Turnbull’s encouraging tone made it sound like dangerous, important work, but Harry wasn’t fooled. He had a feeling all of the fully-qualified Aurors had already turned it down, leaving the demeaning mission of attending a Muggle boyband concert to one of the lowly trainees. “Can I take Ron with me?” Harry asked.
“Weasley? I don’t see why not. If you have a girlfriend, bring her too, to help you blend in. The audience will be mostly female.”
Harry nodded. “Okay, sir.” Ron and Ginny would probably roll their eyes when he told them, but how could he say no to his first field assignment? They would all just have to go along with it.

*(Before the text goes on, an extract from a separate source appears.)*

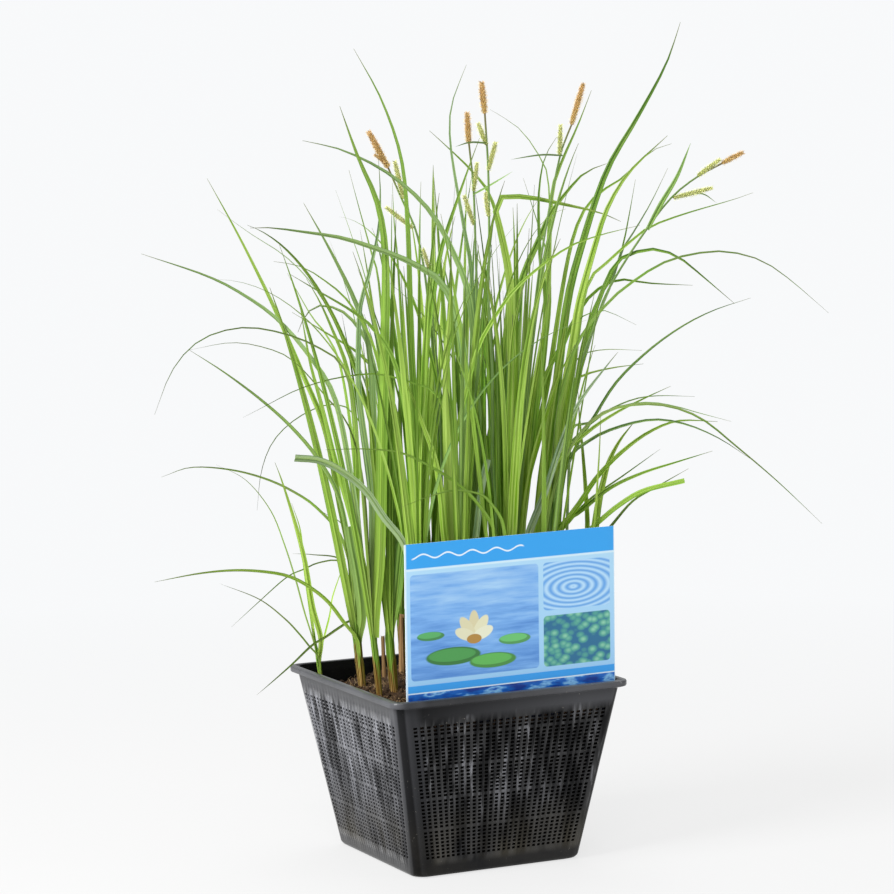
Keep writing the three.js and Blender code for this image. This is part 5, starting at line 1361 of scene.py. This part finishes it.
finish = Finish("printed card")
_, (x, y, z) = finish.place()
u = (x * 1000 - CARD_LEFT) / WIDE
v = CARD_TOP + u * CARD_RISE - z * 1000
across = u * WIDE


def round_box(left, right, top, bottom, radius=3):
    """1 inside a box with round corners: the distance outside the smaller box is under the radius."""
    dx = ((across - (left + right) / 2).abs() - ((right - left) / 2 - radius)).math("MAXIMUM", 0)
    dv = ((v - (top + bottom) / 2).abs() - ((bottom - top) / 2 - radius)).math("MAXIMUM", 0)
    return ((dx * dx + dv * dv) ** 0.5).under(radius, SOFT)


def disc(at, down, wide, tall):
    """1 inside an ellipse."""
    dx, dv = (across - at) / wide, (v - down) / tall
    return (dx * dx + dv * dv).under(1, 0.08)


# The head with a wave, the frame, and the water of the large picture.
large = round_box(4, 108, 22.5, 99.5)
wave = (v - 9.5 - (across * 0.32).sin() * 1.6).abs().under(0.55, 0.2)
ripple = finish.noise((across * 0.025, v * 0.22, 0.3), detail=4, rough=0.55)
colour = finish.over(
    (0.040, 0.38, 0.86),
    (v.above(HEAD, SOFT), (0.72, 0.86, 0.95)),
    (wave * across.above(6, 1) * across.under(96, 1), (0.90, 0.94, 0.97)),
    (v.above(FRAME_TOP, SOFT), finish.mix(v.above(60, 45), (0.50, 0.74, 0.93), (0.36, 0.62, 0.90))),
    (large, finish.ramp((ripple * 0.8 + v * 0.0035 - 0.1).clamp(), (0.25, (0.44, 0.66, 0.92)),
                        (0.5, (0.22, 0.45, 0.84)), (0.75, (0.08, 0.24, 0.62)))))
# Lily pads, each with a lighter middle, and a cream flower on that water.
for at, down, wide, tall, tint in PADS:
    colour = finish.over(
        colour,
        (disc(at, down, wide, tall) * large, tint),
        (disc(at - 1, down - 0.9, wide * 0.86, tall * 0.72) * large, tuple(1.7 * part for part in tint)))
for turn, reach, tint in PETALS:
    c, s = float(np.cos(np.radians(turn))), float(np.sin(np.radians(turn)))
    dx, dv = across - (55 + 0.55 * reach * s), v - (72 - 0.55 * reach * c)
    petal = ((dx * c + dv * s) / 4.2) ** 2 + ((dv * c - dx * s) / (0.62 * reach)) ** 2
    colour = finish.mix(petal.under(1, 0.1) * large, colour, tint)
# Rings on still water, and pebbles, in the two small pictures.
dx, dv = across - 137, (v - 42) / 0.45
rings_on = ((dx * dx + dv * dv) ** 0.5 * 0.9).sin() * 0.5 + 0.5
cells = {"Vector": finish.vector(across * 0.16, v * 0.22), "Scale": 1.0}
pebbles = finish.ramp(finish.node("TexVoronoi", None, cells, out="Distance"), (0.1, (0.30, 0.62, 0.42)),
                      (0.45, (0.10, 0.38, 0.30)), (0.75, (0.03, 0.16, 0.30)))
# The foot has a light line and a stripe of deep water. The sides are paler, the part that stands in the peat
# is painted near-black as shade inside the basket, the whole is toned down, and the back is plain.
deep = finish.ramp(finish.noise((across * 0.05, v * 0.16, 4.0)), (0.38, (0.010, 0.045, 0.30)),
                   (0.52, (0.015, 0.16, 0.62)), (0.60, (0.30, 0.62, 0.95)), (0.66, (0.02, 0.12, 0.55)))
colour = finish.over(
    colour,
    (disc(55, 73, 6, 3.5) * large, (0.50, 0.26, 0.06)),
    (round_box(112, WIDE - 4, 22.5, 58), finish.mix(rings_on, (0.16, 0.40, 0.80), (0.52, 0.74, 0.95))),
    (round_box(112, WIDE - 4, 62, 99.5), pebbles),
    (v.above(FRAME_FOOT, SOFT), (0.045, 0.36, 0.86)),
    (v.above(STRIPE_FOOT - 0.8, SOFT), (0.85, 0.92, 0.97)),
    (v.above(STRIPE_FOOT, SOFT), deep),
    (1 - across.above(1.3, SOFT) * across.under(WIDE - 0.5, SOFT), (0.72, 0.84, 0.94)),
    # painted shade on the card below the peat line
    ((z * 1000).under(PEAT_LINE, 1), (0.004, 0.008, 0.03)),
    (1.0, (0.70, 0.76, 0.78), "MULTIPLY"),
    ((y * 1000).above(CARD_FRONT + CARD_THICK / 2, 0.1), (0.86, 0.87, 0.87)))
card_finish = finish.done(Base_Color=colour, Roughness=0.35, Specular_IOR_Level=0.3)
dress(card, card_finish, "printed_card", "card")
print("card finish has", len(finish.tree.nodes), "nodes")

# %% [markdown]
# ## Sizes and the end
#
# The finished surfaces should reach as far as the solids do. Both boxes are written down.

# %% Sizes
sizes = {"cad": cad_box, "scene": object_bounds()}
{key: [list(map(float, corner)) for corner in box] for key, box in sizes.items()}
print(sizes)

As he’d expected, Ron and Ginny’s reactions were less than enthusiastic when he told them where he was taking them that night. Hermione, on the other hand, actually seemed excited. “Oh, I love the Backstreet Boys!” she squealed, bouncing up and down a little, her brown eyes aglow. “My parents gave me one of their CDs as a birthday gift.”
“One of their what?” asked Ron, wrinkling his nose in confusion.
“CDs – compact discs. They’re these flat, shiny, round objects that hold songs, and you put them in Muggle music players, and – oh, honestly, Ron, I can’t believe you never took Muggle Studies! You work for the Ministry!”
“Not in the Muggle Liaison Department,” replied Ron with a grin that clearly said, Who cares?
“But still, you should know something about Muggle culture; it’s important!” Hermione insisted. She had lightened up a lot over the years, but she still took most things far more seriously than Ron.
“That’s right, Ron, and this concert will be the perfect opportunity for you to learn,” Harry chimed in. Ron returned his mischievous grin with a mutinous look, while Hermione beamed at Harry, thinking he was on her side. Really, he just wanted to stop them both from bickering.
“So where is this concert happening?” asked Ginny, effectively changing the subject.
“Earls Court.” Harry checked his watch, the one Mrs. Weasley had given him for his seventeenth birthday. “It starts in a couple of hours, so I guess we should eat dinner and get going.”
“Oh, I don’t know if I can eat a thing; I’m so excited!” gushed Hermione. Ron just stared at her as if she’d grown a second head. For his friend’s sake, Harry hoped none of the Backstreet Boys looked like Viktor Krum. He already had a feeling this was going to be a long night.